● SET TASK: Retype all of the data. Every line must match exactly.

● DATA SEGMENT:

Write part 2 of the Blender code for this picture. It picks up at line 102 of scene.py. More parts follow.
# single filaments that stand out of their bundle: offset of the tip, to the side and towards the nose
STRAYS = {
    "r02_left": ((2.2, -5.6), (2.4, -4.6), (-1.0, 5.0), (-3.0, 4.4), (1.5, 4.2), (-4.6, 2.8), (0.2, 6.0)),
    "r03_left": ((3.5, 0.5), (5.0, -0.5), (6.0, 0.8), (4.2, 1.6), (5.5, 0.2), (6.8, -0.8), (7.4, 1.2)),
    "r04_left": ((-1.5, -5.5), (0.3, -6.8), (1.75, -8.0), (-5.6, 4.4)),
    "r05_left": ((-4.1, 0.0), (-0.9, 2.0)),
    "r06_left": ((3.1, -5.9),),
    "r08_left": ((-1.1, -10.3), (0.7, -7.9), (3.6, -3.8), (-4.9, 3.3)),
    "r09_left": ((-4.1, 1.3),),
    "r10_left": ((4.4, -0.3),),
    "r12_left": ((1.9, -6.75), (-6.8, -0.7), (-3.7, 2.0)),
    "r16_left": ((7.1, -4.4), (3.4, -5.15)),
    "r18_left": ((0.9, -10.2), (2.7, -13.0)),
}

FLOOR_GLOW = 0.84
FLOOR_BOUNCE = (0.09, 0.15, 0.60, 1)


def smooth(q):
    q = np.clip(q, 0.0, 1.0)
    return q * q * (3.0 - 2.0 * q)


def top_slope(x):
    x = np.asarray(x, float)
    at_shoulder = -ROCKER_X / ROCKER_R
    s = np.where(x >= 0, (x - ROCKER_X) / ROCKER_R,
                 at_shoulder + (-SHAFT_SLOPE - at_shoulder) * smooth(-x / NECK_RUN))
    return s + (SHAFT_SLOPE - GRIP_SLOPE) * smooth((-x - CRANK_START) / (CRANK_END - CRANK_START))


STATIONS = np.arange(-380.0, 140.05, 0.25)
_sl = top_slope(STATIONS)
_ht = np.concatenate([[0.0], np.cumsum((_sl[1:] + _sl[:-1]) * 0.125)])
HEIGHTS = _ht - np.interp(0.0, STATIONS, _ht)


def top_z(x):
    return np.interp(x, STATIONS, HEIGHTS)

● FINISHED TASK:
Write part 2 of the Blender code for this picture. It picks up at line 102 of scene.py. More parts follow.
# single filaments that stand out of their bundle: offset of the tip, to the side and towards the nose
STRAYS = {
    "r02_left": ((2.2, -5.6), (2.4, -4.6), (-1.0, 5.0), (-3.0, 4.4), (1.5, 4.2), (-4.6, 2.8), (0.2, 6.0)),
    "r03_left": ((3.5, 0.5), (5.0, -0.5), (6.0, 0.8), (4.2, 1.6), (5.5, 0.2), (6.8, -0.8), (7.4, 1.2)),
    "r04_left": ((-1.5, -5.5), (0.3, -6.8), (1.75, -8.0), (-5.6, 4.4)),
    "r05_left": ((-4.1, 0.0), (-0.9, 2.0)),
    "r06_left": ((3.1, -5.9),),
    "r08_left": ((-1.1, -10.3), (0.7, -7.9), (3.6, -3.8), (-4.9, 3.3)),
    "r09_left": ((-4.1, 1.3),),
    "r10_left": ((4.4, -0.3),),
    "r12_left": ((1.9, -6.75), (-6.8, -0.7), (-3.7, 2.0)),
    "r16_left": ((7.1, -4.4), (3.4, -5.15)),
    "r18_left": ((0.9, -10.2), (2.7, -13.0)),
}

FLOOR_GLOW = 0.84
FLOOR_BOUNCE = (0.09, 0.15, 0.60, 1)


def smooth(q):
    q = np.clip(q, 0.0, 1.0)
    return q * q * (3.0 - 2.0 * q)


def top_slope(x):
    x = np.asarray(x, float)
    at_shoulder = -ROCKER_X / ROCKER_R
    s = np.where(x >= 0, (x - ROCKER_X) / ROCKER_R,
                 at_shoulder + (-SHAFT_SLOPE - at_shoulder) * smooth(-x / NECK_RUN))
    return s + (SHAFT_SLOPE - GRIP_SLOPE) * smooth((-x - CRANK_START) / (CRANK_END - CRANK_START))


STATIONS = np.arange(-380.0, 140.05, 0.25)
_sl = top_slope(STATIONS)
_ht = np.concatenate([[0.0], np.cumsum((_sl[1:] + _sl[:-1]) * 0.125)])
HEIGHTS = _ht - np.interp(0.0, STATIONS, _ht)


def top_z(x):
    return np.interp(x, STATIONS, HEIGHTS)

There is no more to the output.